** EXERCISE **
Set out every line bearing the string "Vector".

----- RECORDS FOR THE EXERCISE

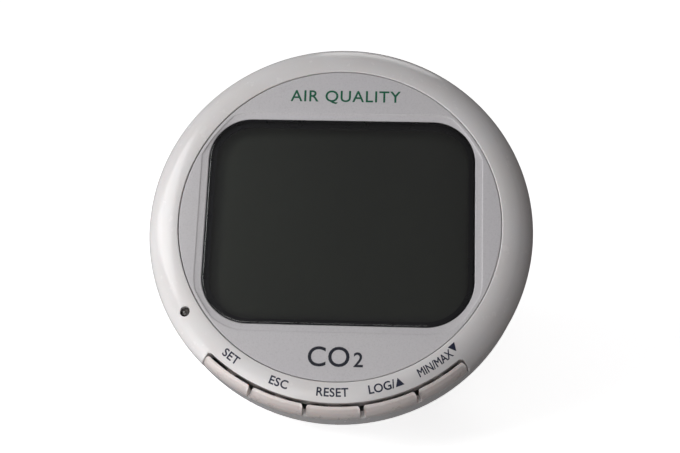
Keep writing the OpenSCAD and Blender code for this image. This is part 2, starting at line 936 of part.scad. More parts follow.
// Flat cable from the ports, up through the neck, to the main board
module ribbon_cable() {
    neck_y = head_y + neck_hole[1] * sin(tilt) - dome_z(neck_hole) * cos(tilt);
    neck_z = head_z + neck_hole[1] * cos(tilt) + dome_z(neck_hole) * sin(tilt);
    plug_z = board_bottom - ribbon_plug_h - 0.6;
    top_y = head_y + neck_hole[1] * sin(tilt) - plug_z * cos(tilt);
    top_z = head_z + neck_hole[1] * cos(tilt) + plug_z * sin(tilt);
    route = [[port_back - port_board_l + 9, port_top + 0.4],
        [port_back - port_board_l + 5, port_top + 2.4],
        [neck_y + 5 * cos(tilt), neck_z - 5 * sin(tilt)],
        [neck_y - 4 * cos(tilt), neck_z + 4 * sin(tilt)],
        [top_y, top_z]];
    color([0.55, 0.56, 0.58])
    for (i = [0:len(route) - 2])
        hull()
        for (p = [route[i], route[i + 1]])
            translate([-4, p[0] - 0.35, p[1] - 0.35])
            cube([8, 0.7, 0.7]);
}

// ---- Base ----

module base_plate() {
    color(white_gloss)
    difference() {
        union() {
            slab(plate_top - seam_gap / 2, plate_bottom) stand_plan();
            difference() {
                union() {
                    translate([-bay_half - bay_wall, bay_front - bay_wall, plate_bottom + 0.5])
                    cube([2 * (bay_half + bay_wall), bay_len + 2 * bay_wall,
                        bay_top + bay_ceiling - plate_bottom - 0.5]);
                    for (side = [-1, 1])
                        translate([side * port_post_x, port_post_y, bay_top])
                        cylinder(r = 2.6, h = port_z - bay_top);
                }
                dome_ball(saddle_gap + shell_wall + 0.3);
            }
        }
        translate([-bay_half, bay_front, plate_bottom - 1])
        cube([2 * bay_half, bay_len, bay_top - plate_bottom + 1]);
        translate([-door_half - door_gap, door_front - door_gap, plate_bottom - 1])
        cube([2 * (door_half + door_gap), far, plate_top - plate_bottom + 1]);
        translate([-door_half - tongue_w - door_gap, door_front - door_gap, door_top - tongue_t - door_gap])
        cube([2 * (door_half + tongue_w + door_gap), far, tongue_t + door_gap + 0.2]);
        for (side = [-1, 1], y = base_screw_y)
            translate([side * base_screw_x, y, plate_bottom - 1]) {
                cylinder(r = screw_clear_r, h = plate_t + 2);
                cylinder(r = screw_head_r + 0.3, h = 1.7);
            }
        for (p = foot_places)
            translate([p[0], p[1], plate_bottom - 1])
            cylinder(r = foot_r + 0.1, h = 1 + foot_seat);
        for (side = [-1, 1])
            translate([side * port_post_x, port_post_y, port_z - 3.6])
            cylinder(r = screw_pilot_r, h = 5);
    }
}

module base_screws() {
    color(metal)
    for (side = [-1, 1], y = base_screw_y)
        translate([side * base_screw_x, y, plate_bottom + 0.7])
        difference() {
            union() {
                translate([0, 0, -0.6]) cylinder(r = screw_head_r, h = 0.6);
                cylinder(r = screw_pilot_r - 0.1, h = 7);
            }
            for (turn = [0, 90])
                rotate([0, 0, turn])
                translate([-1.4, -0.3, -1])
                cube([2.8, 0.6, 0.8]);
        }
}

module rubber_feet() {
    color(black_soft)
    for (p = foot_places)
        translate([p[0], p[1], 0])
        rotate_extrude()
        polygon([[0, 0], [foot_r - 0.5, 0], [foot_r, 0.5], [foot_r, foot_h + foot_seat], [0, foot_h + foot_seat]]);
}

function cell_y(i) = bay_front + cell_pitch * (i + 0.5);

function cell_way(i) = i % 2 == 0 ? 1 : -1;

module battery_cells() {
    color([0.20, 0.45, 0.30])
    for (i = [0:cell_count - 1])
        translate([cell_way(i) * cell_shift - cell_way(i) * cell_len / 2, cell_y(i), cell_z])
        rotate([0, cell_way(i) * 90, 0]) {
            cylinder(r = cell_d / 2, h = cell_len - 1);
            cylinder(r = 1.9, h = cell_len);
        }
}

module battery_contacts() {
    color(metal)
    for (i = [0:cell_count - 1], side = [-1, 1]) {
        face = side * (bay_half - 0.02);
        translate([face - (side > 0 ? contact_t : 0), cell_y(i) - 4, cell_z - 4])
        cube([contact_t, 8, 8]);
        if (side == cell_way(i))
            translate([face - side * contact_t, cell_y(i), cell_z])
            rotate([0, -side * 90, 0])
            cylinder(r = 2, h = bump_h - 0.05);
    }
}

// Conical coil springs at the cells' negative ends
module battery_springs() {
    turns = 2.5;
    wire_r = 0.3;
    per_turn = 8;
    room = spring_len - 2 * wire_r - 0.1;
    color(metal)
    for (i = [0:cell_count - 1])
        translate([-cell_way(i) * (bay_half - contact_t - 0.05 - wire_r), cell_y(i), cell_z])
        tube([for (k = [0:turns * per_turn])
            let (a = 360 * k / per_turn, r = 3.4 - 1.2 * k / (turns * per_turn))
            [cell_way(i) * room * k / (turns * per_turn), r * cos(a), r * sin(a)]], wire_r, 5);
}

module battery_leads() {
    board_front = port_back - port_board_l;
    ceiling = bay_top + bay_ceiling;
    color([0.75, 0.15, 0.12])
    for (side = [-1, 1])
        tube([[side * 15, board_front - 13, ceiling + 0.6],
            [side * 15, board_front - 9, ceiling + 0.7],
            [side * 14.6, board_front - 5, ceiling + 1.4],
            [side * 14, board_front - 2, port_top + 0.9],
            [side * 13.5, board_front + 1.5, port_top + 1.3],
            [side * 13, board_front + 4, port_top + 0.6]], 0.5, 8);
}

module battery_door() {
    door_back = back_y;
    color(white_gloss)
    difference() {
        union() {
            translate([-door_half, door_front, door_bottom])
            cube([2 * door_half, door_back - door_front, door_t]);
            translate([-door_half - tongue_w, door_front, door_top - tongue_t])
            cube([2 * (door_half + tongue_w), door_back - door_front, tongue_t]);
        }
        for (i = [0:3])
            translate([-7, door_back - 8 - 2 * i, door_bottom - 1])
            cube([14, 0.9, 1.4]);
    }
}

// Blank label under the base plate
module rating_label() {
    color([0.88, 0.88, 0.86])
    translate([-14, front_y + 2, plate_bottom - 0.12])
    cube([28, 13, 0.12]);
}

front_bezel();
face_panel();
display_window();
window_gasket();
display_glass();
display_reflector();
display_frame();
contact_strips();
status_lamp();
key(0);  // set_button
key(1);  // esc_button
key(2);  // reset_button
key(3);  // log_up_button
key(4);  // min_max_down_button
plunger(0);  // set_plunger
plunger(1);  // esc_plunger
plunger(2);  // reset_plunger
plunger(3);  // log_up_plunger
plunger(4);  // min_max_down_plunger
key_switches();
main_board();
board_parts();
board_screws();
buzzer();
gas_board();
gas_chamber();
gas_lamp();
gas_detector();
gas_membrane();
gas_header();
humidity_board();
humidity_sensor();
rear_shell();
case_screws();
stand();
stand_screws();
port_board();
power_jack();
data_socket();
port_screws();
ribbon_cable();
base_plate();
base_screws();
rubber_feet();
battery_cells();
battery_contacts();
battery_springs();
battery_leads();
battery_door();
rating_label();
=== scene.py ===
import json
import math

import bmesh
import bpy
import numpy as np
from mathutils import Matrix, Vector


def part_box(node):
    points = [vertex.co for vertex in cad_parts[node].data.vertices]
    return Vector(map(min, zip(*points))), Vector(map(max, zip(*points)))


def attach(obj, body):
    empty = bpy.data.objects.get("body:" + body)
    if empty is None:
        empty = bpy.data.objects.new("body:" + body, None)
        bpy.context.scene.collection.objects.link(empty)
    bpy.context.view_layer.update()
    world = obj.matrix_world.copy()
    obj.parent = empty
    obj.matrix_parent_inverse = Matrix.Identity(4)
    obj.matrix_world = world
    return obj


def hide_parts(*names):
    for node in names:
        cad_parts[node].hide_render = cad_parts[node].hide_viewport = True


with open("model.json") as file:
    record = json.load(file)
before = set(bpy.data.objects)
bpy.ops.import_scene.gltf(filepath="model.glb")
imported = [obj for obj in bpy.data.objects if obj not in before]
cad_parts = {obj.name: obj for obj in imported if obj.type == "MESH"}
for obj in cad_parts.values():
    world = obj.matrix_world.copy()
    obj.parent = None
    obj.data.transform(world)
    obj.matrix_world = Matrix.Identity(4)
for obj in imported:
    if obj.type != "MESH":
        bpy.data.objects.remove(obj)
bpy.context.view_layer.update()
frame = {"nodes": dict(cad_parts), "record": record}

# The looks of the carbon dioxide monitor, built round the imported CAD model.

MM = 0.001
BODY = "housing"
KEYS = ("set", "esc", "reset", "log_up", "min_max_down")

# Sizes that the replaced nodes share with part.scad, in millimetres, in the head's own frame:
# x to the reader's right, u up the face and z out of it, from the middle of the front plane.
TILT = math.radians(40)
SIN, COS = math.sin(TILT), math.cos(TILT)
RIM_R, RIM_W, RIM_DROP = 58.75, 9.85, 7.0
GROOVE_R = RIM_R - RIM_W
BEZEL_DEPTH = 9.0
SHELL_WALL = 2.2
NOTCH_R = RIM_R - 3.95
GUIDE_R = NOTCH_R - 1.4
NOTCH_ANGLE = 85.0
NOTCH_RIB = 2.0
PANEL_R = 48.7
PANEL_TOP, PANEL_BOTTOM = -0.25, -2.25
LEDGE_TOP, LEDGE_BOTTOM = -2.35, -3.55
WINDOW_W, WINDOW_H, WINDOW_UP = 81.5, 64.6, 0.4
WINDOW_R_TOP, WINDOW_R_BOTTOM = 13.0, 14.5
BORDER_W = 1.9
PANE_TOP = PANEL_TOP - 0.2
PANE_GAP = 0.12
KEY_R = RIM_R - 0.25
KEY_IN = KEY_R - 2.7
KEY_PITCH = NOTCH_ANGLE / 5
KEY_GAP_ANGLE = 1.2
LED_R, LED_INSET, LED_ANGLE = 1.45, 5.35, -147.5
LED_BASE, LED_DOME = -6.8, -3.2
STEM_Z, STEM_W, STEM_H = -7.6, 3.2, 1.6

# Small sizes of the finer pieces, in millimetres.
SKIN = 0.02  # how far the crown stands inside the CAD surface
GROOVE_EDGE = 0.24
BACK_EDGE = 0.3
NOTCH_LIP, NOTCH_LIP_DROP = 0.32, 0.34
NOTCH_CORNER = 1.1
PANEL_EDGE = 0.17
BAND_REACH, BAND_SPREAD = 47.12, 0.28  # the window's band is cut short by the panel's edge
KEY_CORNER, KEY_FILLET = 0.8, 0.34
LED_HOLE_CLEAR, LED_HOLE_TOP, LED_HOLE_BOTTOM = 0.1, 1, -7.5
LEAD_R, LEAD_APART, LEAD_END = 0.22, 0.9, -11.4
STEM_CLEAR = 0.3
INK_LIFT, INK_SINK, INK_EDGE = 0.02, 0.05, 0.6  # above and below the surface, longest edge
ARROW = (2.6, 2.4)

# How finely the outlines are divided.
OUTER_STEPS, CORNER_STEPS, STRAIGHT_STEPS, FACE_STEPS, FLAT_STEPS = 30, 240, 40, 960, 420

# The band round the window, as (distance outside the window, height).
BAND = ((0.0, PANEL_BOTTOM), (0.0, -0.92), (0.03, -0.78), (0.11, -0.67), (0.25, -0.605),
        (0.5, -0.585), (1.2, -0.50), (2.0, -0.40), (2.12, -0.375), (2.2, -0.31), (2.32, -0.268),
        (2.55, PANEL_TOP))


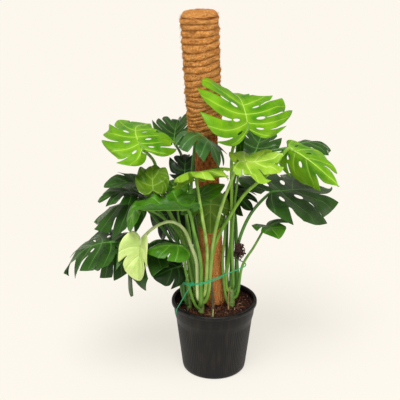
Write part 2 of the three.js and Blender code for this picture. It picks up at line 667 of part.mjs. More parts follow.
// The inside of the pot, drawn in by a given distance so that it also shapes the soil
const insideProfile = (inset, floor, top) => [
  [0, floor],
  [POT_BASE_RADIUS - 4 - inset, floor],
  [POT_BASE_RADIUS - 0.7 - inset, 12],
  [BODY_TOP_RADIUS - POT_WALL - inset, COLLAR_LOW],
  [COLLAR_RADIUS - POT_WALL - 1.5 - inset, COLLAR_LOW + 5],
  ...top,
];
const POT_SIDES = 28;
const hollow = turned(insideProfile(0, POT_FLOOR, [
  [COLLAR_RADIUS - POT_WALL, COLLAR_HIGH],
  [COLLAR_RADIUS - POT_WALL + 2, POT_HEIGHT + 1],
  [0, POT_HEIGHT + 1],
]), POT_SIDES);
let pot = turned(potProfile, POT_SIDES).subtract(hollow);
const DRAINS = 6;
for (let k = 0; k < DRAINS; k++) {
  const a = (2 * Math.PI * k) / DRAINS;
  const at = new THREE.Matrix4().makeTranslation(62 * Math.cos(a), 62 * Math.sin(a), 0);
  pot = pot.subtract(turned([[0, -2], [6, -2], [6, 6], [0, 6]], 6, at));
}
add('pot', pot, '#2c2b2a', 0.55);

// The soil fills the pot to a low mound, with a plain hole for whatever stands in it
let soil = turned(insideProfile(CLEAR, POT_FLOOR + CLEAR, [
  [COLLAR_RADIUS - POT_WALL - 1.2, SOIL_TOP - 4],
  [92, SOIL_TOP - 1],
  [50, SOIL_TOP + 2],
  [0, SOIL_TOP + 1],
]), POT_SIDES);
soil = soil.subtract(rod(COIR_RADIUS + 0.8 + CLEAR, -CLEAR, 200));
for (const stem of Object.values(STEMS)) soil = soil.subtract(stemSolid(stem, CLEAR));
for (const piece of Object.values(REMAINS)) soil = soil.subtract(remainSolid(piece, CLEAR));
add('soil', soil, '#3a221a', 1);

// Green twine holds the front stalks to the pole, and its loose end lies over the rim
const TIE = [
  [-106, -52, 303],
  [-105, -32, 303],
  [-102, -10, 304],
  [-98.5, 11, 305],
  [-76, 20, 308],
  [-52, 34, 311],
  [-34, 42, 313],
  [-8, 46, 316],
  [16, 44, 319],
  [34, 41, 321],
  [49, 30, 323],
  [62, 14, 326],
  [72, -4, 329],
  [84, -32, 333],
  [83, -48, 333],
  [70, -57, 330],
  [40, -70, 323],
  [0, -88, 315],
  [-26, -99, 309],
  [-40, -101, 307],
  [-54, -100, 306],
  [-76, -95, 304],
  [-96, -76, 303],
];
const KNOT = [-62, -99, 305];
const KNOT_RADIUS = 4;
const TIE_END = [
  [-63, -100.5, 300.6],
  [-69, -97, 290],
  [-81, -87, 264],
  [-92, -76, 238],
  [-101, -68, 218],
  [-105, -66, 208],
  [-107, -66, 194],
];
const tie = new THREE.CatmullRomCurve3(TIE.map(vec), true, 'centripetal');
const knot = solidOf(new THREE.SphereGeometry(KNOT_RADIUS, 8, 6).translate(...KNOT));
add('tie_loop', cordAlong(tie, TWINE_RADIUS, 6, 56).add(knot), '#2b8f68', 0.6);
const tieEnd = new THREE.CatmullRomCurve3(TIE_END.map(vec), false, 'centripetal');
add('tie_end', cordAlong(tieEnd, TWINE_RADIUS, 8, 18), '#2b8f68', 0.6);

// A dried tuft of roots hangs before the right stalks
const tuftShape = new THREE.SphereGeometry(1, 9, 7).scale(12, 10, 28).rotateX(-0.15);
let tuft = solidOf(tuftShape.translate(66, -42, 374));
for (const name of ['right_dark', 'right_low', 'furled']) {
  tuft = tuft.subtract(stalk(LEAVES[name], leafAxes(LEAVES[name].turn), CLEAR));
}
add('root_tuft', tuft, '#3b221a', 1);

export default part;
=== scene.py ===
# %% [markdown]
# # A potted Swiss cheese plant on a coir pole
# The plant stands about a metre tall in a black nursery pot. Its leaves are cut into lobes and
# pierced by holes, and each hangs on a long stalk that grows from one of four short stems. A pole
# wrapped in coir stands in the soil behind them, and green twine holds the stalks to it.
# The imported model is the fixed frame. It gives every part its size and place, and the cells below
# dress each part in a finer surface that lies over the plain solid.

# %% Load the frame
import json
import math

import bpy
import numpy as np
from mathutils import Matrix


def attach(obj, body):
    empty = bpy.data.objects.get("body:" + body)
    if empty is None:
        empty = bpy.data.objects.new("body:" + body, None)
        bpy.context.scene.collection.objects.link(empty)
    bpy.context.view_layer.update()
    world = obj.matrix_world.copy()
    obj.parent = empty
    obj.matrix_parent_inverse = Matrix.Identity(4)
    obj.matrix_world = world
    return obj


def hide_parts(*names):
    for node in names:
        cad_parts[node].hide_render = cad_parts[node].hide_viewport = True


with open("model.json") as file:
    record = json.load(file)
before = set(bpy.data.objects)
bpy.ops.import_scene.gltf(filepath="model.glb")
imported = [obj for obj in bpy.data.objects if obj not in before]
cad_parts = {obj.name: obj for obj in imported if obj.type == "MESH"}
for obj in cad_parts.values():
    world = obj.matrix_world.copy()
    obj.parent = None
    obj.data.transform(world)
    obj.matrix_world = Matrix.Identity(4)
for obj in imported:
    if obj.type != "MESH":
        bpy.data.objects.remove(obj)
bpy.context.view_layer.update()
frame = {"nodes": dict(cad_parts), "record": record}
SLOT_OF = {row["node"]: row["material_slot"] for row in frame["record"]["subparts"]}
MM = 0.001

# %% [markdown]
# ## The camera
# The photograph looks down on the plant from a little above its top, through a long lens, so the
# upright lines hardly converge. A long focal length and a distant camera repeat that.

# %% Camera
CAMERA_PLACE = (-0.0402, -2.2, 1.3208)
LOOK_DOWN = 20.3
LENS_MM = 77.985

camera = bpy.data.objects.new("camera", bpy.data.cameras.new("camera"))
bpy.context.scene.collection.objects.link(camera)
camera.location = CAMERA_PLACE
camera.rotation_euler = (math.radians(90 - LOOK_DOWN), 0, 0)
camera.data.lens = LENS_MM
camera.data.clip_end = 50
bpy.context.scene.camera = camera
print("camera looks down by", LOOK_DOWN, "degrees through a", LENS_MM, "mm lens")

# %% [markdown]
# ## Points, faces and values
# Every surface here is worked out as whole numpy arrays: a grid of points, or rings of points
# carried along a line. A shell is one closed skin: its points in millimetres, its triangles, and
# named values at the points, which a material can read as attributes. The same could be modelled
# by hand with Blender's editing tools, but arrays keep every size a named value.

# %% Grids into triangles
def grid_faces(rows, columns, closed=False):
    """Two triangles for each square of a grid; closed joins the last column to the first."""
    r = np.arange(rows - 1)[:, None] * columns
    c = np.arange(columns if closed else columns - 1)[None, :]
    after = (c + 1) % columns
    a, b, d, e = np.broadcast_arrays(r + c, r + after, r + columns + after, r + columns + c)
    first = np.stack([a, b, d], -1).reshape(-1, 3)
    second = np.stack([a, d, e], -1).reshape(-1, 3)
    return np.concatenate([first, second])


print("a grid of 3 by 3 points has", len(grid_faces(3, 3)), "triangles")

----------

** WRITTEN SOLUTION **
from mathutils import Matrix, Vector
    return Vector(map(min, zip(*points))), Vector(map(max, zip(*points)))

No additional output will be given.